Sample	1	2	3	4	5	6	7	8	9	10
Defectives	5	7	4	4	6	3	5	6	2	8

Compute the defective rate $\left(\overline{p}\right)$:

Defective rate is calculated by dividing the sum of defectives and multiple of number of samples and sample size. Hence, the defective rate is 0.05.

$\begin{array}{c}\overline{p}=\frac{\text{Sum of defectives}}{\text{Number of samples}\times \text{Sample size}}\\ =\frac{5+7+4+4+6+3+5+6+2+8}{10\times 100}\\ =\frac{50}{1,000}\\ =0.05\end{array}$

Determine $\left({\sigma }_{\overline{p}}\right)$ standard deviation of the sampling distribution:

Sample size is given as 100 and the defective rate is calculated as 0.05. Substitute the values in above equation. Hence, the standard deviation is 0.02179.

$\begin{array}{c}{\sigma }_{\stackrel{⌢}{\text{p}}}=\sqrt{\frac{\overline{p}\times \left(1-\overline{p}\right)}{n}}\\ =\sqrt{\frac{0.05\times \left(1-0.05\right)}{100}}\\ =\sqrt{\frac{0.05\times 0.95}{100}}\\ =0.02179\end{array}$

Determine UCL:

It can be calculated by adding the defective rate with the value attained by multiplying the number of standard deviation for setting the limit and standard deviation of the sampling distribution.

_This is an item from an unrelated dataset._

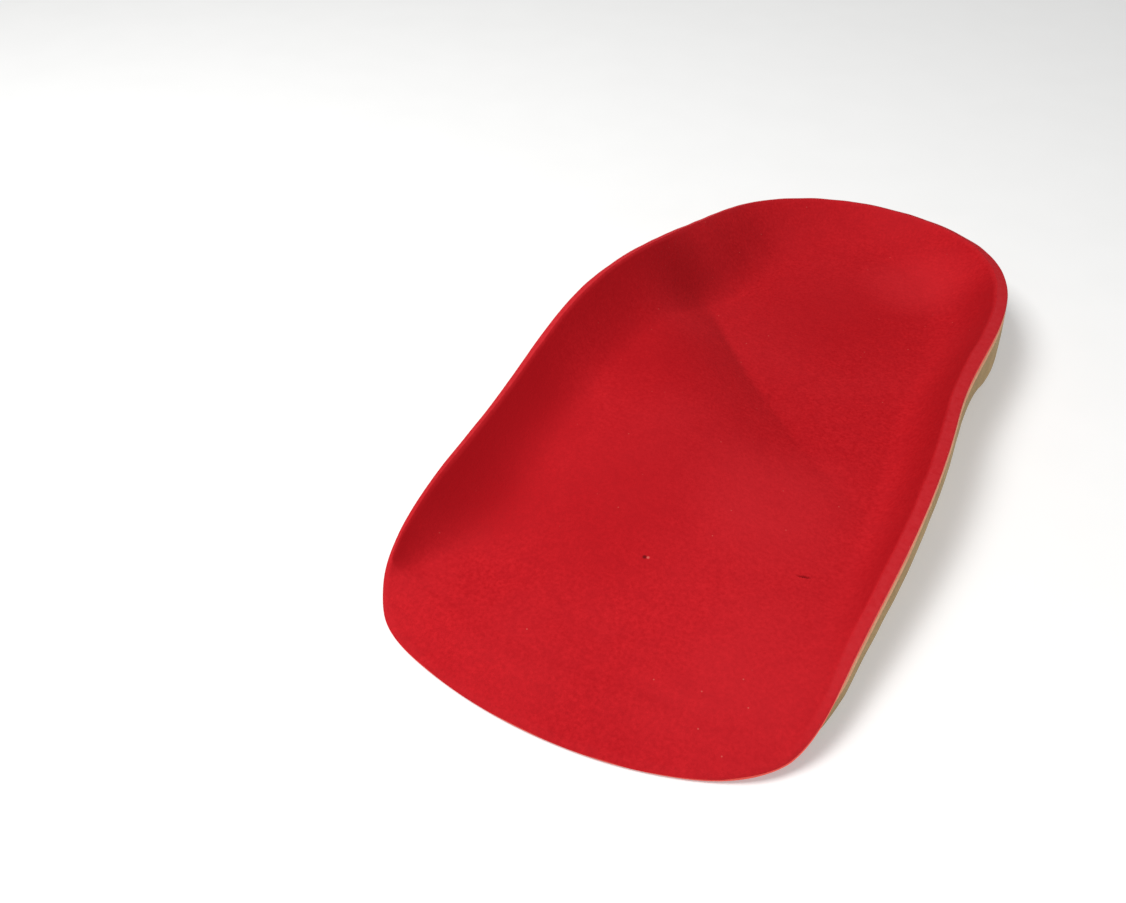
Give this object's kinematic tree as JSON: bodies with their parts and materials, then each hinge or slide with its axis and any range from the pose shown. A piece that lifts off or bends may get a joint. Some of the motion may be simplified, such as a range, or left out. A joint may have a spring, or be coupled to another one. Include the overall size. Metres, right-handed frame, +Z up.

$\begin{array}{c}{\text{UCL}}_{\text{p}}=\overline{p}+z\times {\sigma }_{\stackrel{⌢}{\text{p}}}\\ =0.05+3\times 0.02179\\ =0.11537\end{array}$

Hence, the UCL value is 0.11537.

Determine LCL:

It can be calculated by subtracting the defective rate with the value attained by multiplying the number of standard deviation for setting the limit and standard deviation of the sampling distribution.

$\begin{array}{c}{\text{LCL}}_{\text{p}}=\overline{p}-z\times {\sigma }_{\stackrel{⌢}{\text{p}}}\\ =0.05-3\times 0.02179\\ =-0.01537\\ =0\end{array}$

Hence, the LCL value is 0.

Draw a p-chart for the attained values:

Since all the values are within the upper and lower control limits, the process seems to be in control. This is expected, as the observations were within the limits even when the limits were narrower.